Wednesday, 15 June 2016

A Heart So White

Acting on a hot tip from Bryan and a fated sighting on a charity shop bookshelf, I've been reading a novel by the highly rated Spanish writer Javier Marías - A Heart So White. Along the way I'd also been impressed by hearing Marías talking on a Radio 4 book programme and coming across as vastly more interesting and (in the best sense) cultured than most writers who turn up there.
 A Heart So White could, I suppose, be characterised as a meditation on time and memory, love and matrimony, and the telling and keeping of secrets. It begins with a bang, with the one truly dramatic event in the whole story - a shocking suicide - related in the extraordinary opening sentence:
'I did not want to know but I have since come to know that one of the girls, when she wasn't a girl any more and hadn't long been back from her honeymoon, went into the bathroom, stood in front of the mirror, unbuttoned her blouse, took off her bra and aimed her own father's gun at her heart, her father at the time was in the dining room with other members of the family and three guests.'
After that, who would not read on? I was duly hooked, but I must admit I didn't find it easy, and for a while I had my doubts about Marías.

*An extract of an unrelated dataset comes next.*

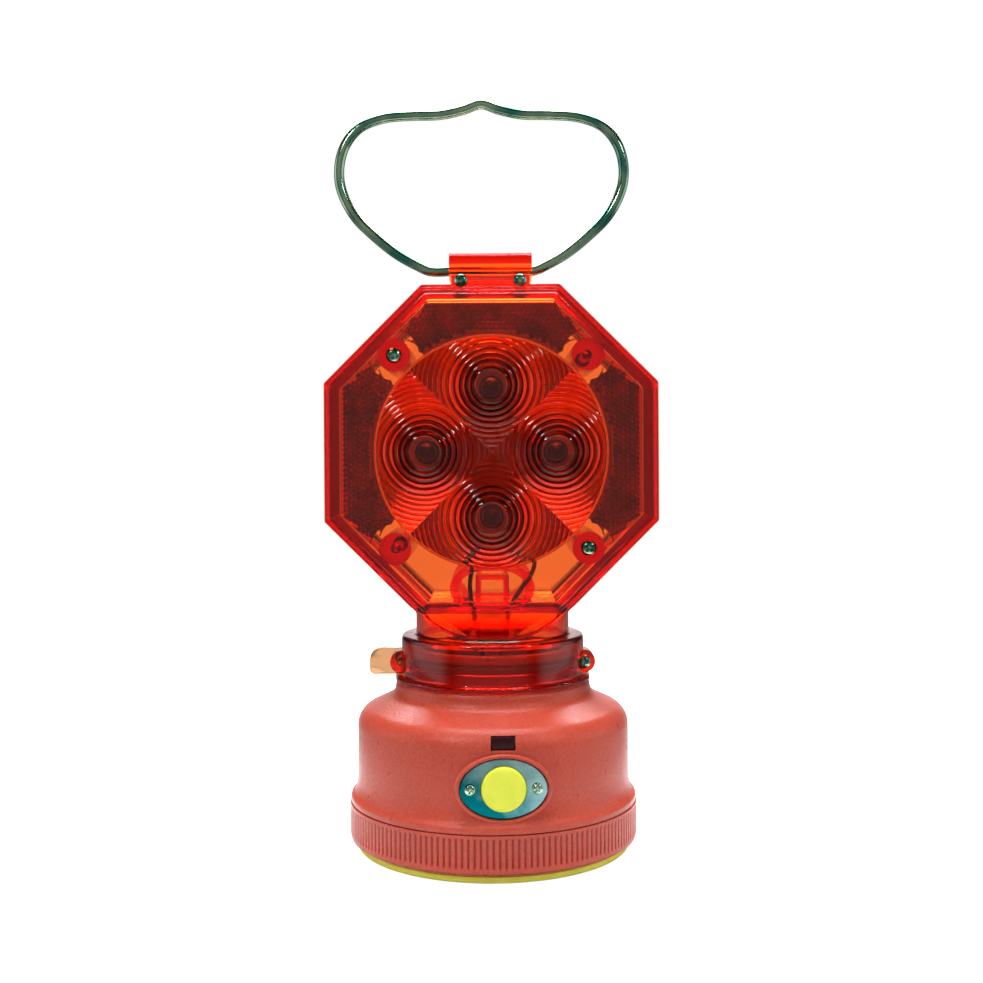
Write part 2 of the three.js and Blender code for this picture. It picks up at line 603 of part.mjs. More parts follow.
// each side of the head is the same set of pieces; the rear set is turned half a turn about Z
const shellSolid = headShell();
for (const [name, turned] of [["front", 0], ["rear", Math.PI]]) {
  const side = new THREE.Group();
  side.rotation.z = turned;
  light.add(side);
  add(`${name}_shell`, shellSolid, "clear", side);
  add(`${name}_lens`, lensDisc(), "lens", side);
  add(`${name}_reflector_top`, reflectorPanel(0), "reflector", side);
  add(`${name}_reflector_left`, reflectorPanel(-90), "reflector", side);
  add(`${name}_reflector_right`, reflectorPanel(90), "reflector", side);
  for (const [place, dx, dz] of [["top", 0, 1], ["bottom", 0, -1], ["left", -1, 0], ["right", 1, 0]]) {
    add(`${name}_led_${place}`, ledPiece(dx, dz), "black", side);
  }
  add(`corner_screw_${name}_high`, cornerScrew(-1, 1), "steel", side);
  add(`corner_screw_${name}_low`, cornerScrew(1, -1), "steel", side);
  add(`collar_screw_${name}`, collarScrew(turned ? tab.far - ear.depth + fit : fit), "steel", side);
}
add("led_board", ledBoardCross(), "board");
add("side_tab", sideTab(), "clear");
const blackRoute = [[-3.5, 108.9], [-7, 104], [-7.1, 98.3], [-7.9, 91.7], [-6.6, 81.6], [-4, 72]];
const redRoute = [[3.5, 108.9], [11, 104.5], [15.2, 99.5], [14.2, 95], [11.5, 91.2], [6.6, 83.1], [4, 72]];
add("lead_wire_black", leadWire(-1, blackRoute), "black");
add("lead_wire_red", leadWire(1, redRoute), "red");
add("bail_clip", bailClip(), "clear");
add("clip_screw_left", clipScrew(-1), "steel");
add("clip_screw_right", clipScrew(1), "steel");
add("bail", bailWire(), "steel");

export default light;
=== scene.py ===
"""Looks of a portable two-sided LED barricade light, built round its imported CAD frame.

Solids are modelled in millimetres and scaled to metres when they are placed.
"""

import json
import math

import bmesh
import bpy
from mathutils import Matrix, Vector


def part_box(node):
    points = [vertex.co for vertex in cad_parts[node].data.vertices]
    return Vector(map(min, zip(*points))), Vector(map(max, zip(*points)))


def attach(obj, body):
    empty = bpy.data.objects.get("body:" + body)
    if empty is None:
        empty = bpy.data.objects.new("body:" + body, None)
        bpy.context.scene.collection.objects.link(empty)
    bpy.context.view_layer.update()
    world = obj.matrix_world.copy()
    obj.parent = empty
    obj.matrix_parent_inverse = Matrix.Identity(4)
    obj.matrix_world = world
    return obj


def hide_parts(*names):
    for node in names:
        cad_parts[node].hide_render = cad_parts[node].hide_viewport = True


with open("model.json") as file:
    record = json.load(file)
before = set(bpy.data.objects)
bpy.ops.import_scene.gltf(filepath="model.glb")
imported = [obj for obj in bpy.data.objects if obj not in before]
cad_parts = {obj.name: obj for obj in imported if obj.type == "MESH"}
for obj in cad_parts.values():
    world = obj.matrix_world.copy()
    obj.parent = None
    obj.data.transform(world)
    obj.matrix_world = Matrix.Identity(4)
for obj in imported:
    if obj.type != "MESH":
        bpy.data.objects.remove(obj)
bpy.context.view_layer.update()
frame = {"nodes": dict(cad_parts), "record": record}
MM = 0.001

# ---------------------------------------- sizes, in millimetres
FIT = 0.3
BASE_TURN = math.radians(3.9)
PAD = dict(radius=48.2, height=2.2)
CAP = dict(radius=51.0, inner=48.6, bottom=2.5, top=16.1, floor=4.3, lip=49.2, bevel_top=3.8)
RIBS = dict(count=156, depth=0.55, bottom=5.4, top=15.2)
HOUSING = dict(wall=2.2, radius=48.2, bottom=6.4, flange=50.7, flange_bottom=16.4, flange_top=18.5,
               corner_radius=7.5, corner=(40.7, 42.6), sweep=math.radians(65), collar_seat=34.6,
               seat=57.8, neck=28.0, bead=29.4, bead_bottom=67.4, top=70.0)
POST = dict(radius=2.0, x=16.0, z=39.0, tip=38.9)
OVAL = dict(width=31.4, height=22.3, z=30.7, lip=1.2, face=49.4, plate=48.9, ledge=47.8, screws=10.9)
BUTTON = dict(radius=7.3, flange=8.5, face=50.4, stem=44.6)
WINDOW = dict(width=7.6, height=4.1, z=45.0, face=46.9)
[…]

Or rather, perhaps, about his narrator, Juan, a newly married (Spanish) translator and interpreter who is in the grip of an undefined sense of foreboding, and who seems unable to stop himself qualifying every tentative statement he makes, piling up the subordinate clauses, and making life difficult for the reader by writing in very long sentences broken only by commas.
 This was for a while rather wearing, but before long I found it was becoming strangely enthralling - what was Juan/Marías up to? Each chapter seemed quite discrete - on honeymoon in Havana, Juan is mistaken for her unreliable lover by a very angry woman in the street below his balcony; Juan acts as interpreter at a high-level meeting between an English politician (who is clearly Mrs Thatcher) and her Spanish opposite number; Juan meditates on the murder of Duncan in Macbeth... But gradually, as you read on, you realise that patterns are forming - fascinating patterns - and that this is an extraordinarily cleverly constructed novel, an elegant cat's cradle of associations, echoes, reflections and resonances. Nothing, however apparently irrelevant, goes to waste; every thread is woven back in, often long after its first appearance. The great W.G. Sebald called Marías his 'twin writer' and, in terms of structure and tone of voice, it's not hard to see why, though A Heart So White is more like a novel, as commonly understood, than anything Sebald wrote. 
 I already have Marías's All Souls and his (non-fiction) Written Lives on order. I feel as if I've found a real writer here, thanks to that hot tip.  



2 comments:

  1. I heard the BBC Bookclub on his "Infatuations" Shall explore. Thank you for the recommendation.